Somehow, at age 9, I realize that all this richness – the sights and wonders of downtown – is being given to me by my aunt.
In my grandmother's narrow office, I run straight to the window to lean out and search a mile away for the miniature version of my house (until my aunt and grandmother fly after me, close the window, and threaten me with instant death to even think of taking one step closer).
I know that somewhere in the distance, one of those Monopoly houses is my house, my backyard, my room. But how to mark off the steps, how to calibrate the distance between these two irreconcilable spheres of existence?
My grandmother's hair is gray. She's dressed in a dark-blue, pebbly-looking suit and square, dark shoes. After a few minutes chatting with us, she smiles, hugs me warmly, kisses my cheek, tells my aunt and me goodbye, and then at the last second, gives me a 50-cent piece for the candy counter downstairs. On the way down, my aunt contributes a half-dollar of her own. I feel like a sultan, imagining rows of Milky Ways, Baby Ruths, lemon drops, and candy corn.

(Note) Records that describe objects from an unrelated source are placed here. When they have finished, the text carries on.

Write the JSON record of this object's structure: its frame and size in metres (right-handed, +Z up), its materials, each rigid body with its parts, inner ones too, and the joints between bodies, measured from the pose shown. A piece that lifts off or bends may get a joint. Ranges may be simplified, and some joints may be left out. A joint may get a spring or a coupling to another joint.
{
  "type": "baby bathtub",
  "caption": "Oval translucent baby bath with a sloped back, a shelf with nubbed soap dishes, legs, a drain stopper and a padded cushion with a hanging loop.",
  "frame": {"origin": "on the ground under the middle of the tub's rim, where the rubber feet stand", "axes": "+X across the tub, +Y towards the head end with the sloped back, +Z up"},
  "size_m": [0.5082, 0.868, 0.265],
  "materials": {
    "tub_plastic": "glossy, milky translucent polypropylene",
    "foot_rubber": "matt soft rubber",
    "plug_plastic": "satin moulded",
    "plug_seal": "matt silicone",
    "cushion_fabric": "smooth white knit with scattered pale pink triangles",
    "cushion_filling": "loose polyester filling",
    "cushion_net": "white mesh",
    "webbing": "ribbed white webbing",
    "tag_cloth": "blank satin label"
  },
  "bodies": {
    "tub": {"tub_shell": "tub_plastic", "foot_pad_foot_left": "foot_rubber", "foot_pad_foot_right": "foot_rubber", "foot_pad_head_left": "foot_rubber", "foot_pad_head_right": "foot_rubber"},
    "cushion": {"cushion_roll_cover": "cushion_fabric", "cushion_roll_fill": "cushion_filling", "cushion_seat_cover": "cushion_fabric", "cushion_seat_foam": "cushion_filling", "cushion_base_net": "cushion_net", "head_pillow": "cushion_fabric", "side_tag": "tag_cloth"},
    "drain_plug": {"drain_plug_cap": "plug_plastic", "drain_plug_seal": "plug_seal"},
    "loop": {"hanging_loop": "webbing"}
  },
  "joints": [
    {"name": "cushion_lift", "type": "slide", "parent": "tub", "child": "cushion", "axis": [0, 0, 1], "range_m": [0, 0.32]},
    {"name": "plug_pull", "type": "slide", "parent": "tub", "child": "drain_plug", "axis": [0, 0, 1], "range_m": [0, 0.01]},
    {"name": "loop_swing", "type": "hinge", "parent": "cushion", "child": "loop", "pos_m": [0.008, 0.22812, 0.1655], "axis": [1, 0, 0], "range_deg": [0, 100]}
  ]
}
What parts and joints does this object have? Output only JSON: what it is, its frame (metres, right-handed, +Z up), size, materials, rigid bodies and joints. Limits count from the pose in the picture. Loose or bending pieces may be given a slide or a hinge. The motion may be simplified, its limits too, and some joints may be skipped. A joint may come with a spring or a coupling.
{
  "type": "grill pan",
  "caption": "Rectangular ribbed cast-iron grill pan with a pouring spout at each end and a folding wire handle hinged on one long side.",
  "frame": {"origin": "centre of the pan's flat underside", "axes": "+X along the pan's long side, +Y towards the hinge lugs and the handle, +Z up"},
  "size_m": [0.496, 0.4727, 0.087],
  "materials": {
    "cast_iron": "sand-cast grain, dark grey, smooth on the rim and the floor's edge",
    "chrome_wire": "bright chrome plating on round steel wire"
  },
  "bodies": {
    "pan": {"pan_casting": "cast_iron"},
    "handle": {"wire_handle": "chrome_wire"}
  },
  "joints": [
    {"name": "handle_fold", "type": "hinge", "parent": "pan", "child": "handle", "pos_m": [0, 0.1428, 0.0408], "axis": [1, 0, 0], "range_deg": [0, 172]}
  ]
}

During the ride home after visiting my grandmother, we sit near the front of the bus. My aunt is talking to an acquaintance she has just run into. Or maybe talking to the bus driver – she will talk with anyone, white, black, stranger, friend – an ease and garrulousness acquired from years of riding Greyhounds coast to coast.
The Louisiana heat, along with the rumble and sway of the bus, would ordinarily rock me to sleep against her, except that I want to revisit Tarzan in my mind. The bus ride home always does this – evokes in me a replaying of whatever movie I've just seen. Scene by scene, I roll the plot through my mind, reliving Tarzan's jungle acrobatics, his battles with lions and human villains.
I do not have the words to say so, but I know that some secret knowledge has been passed on to me by my aunt concerning pleasure – movies, hamburgers, train stations, newsstands – concerning plenitude, one of the names for joy.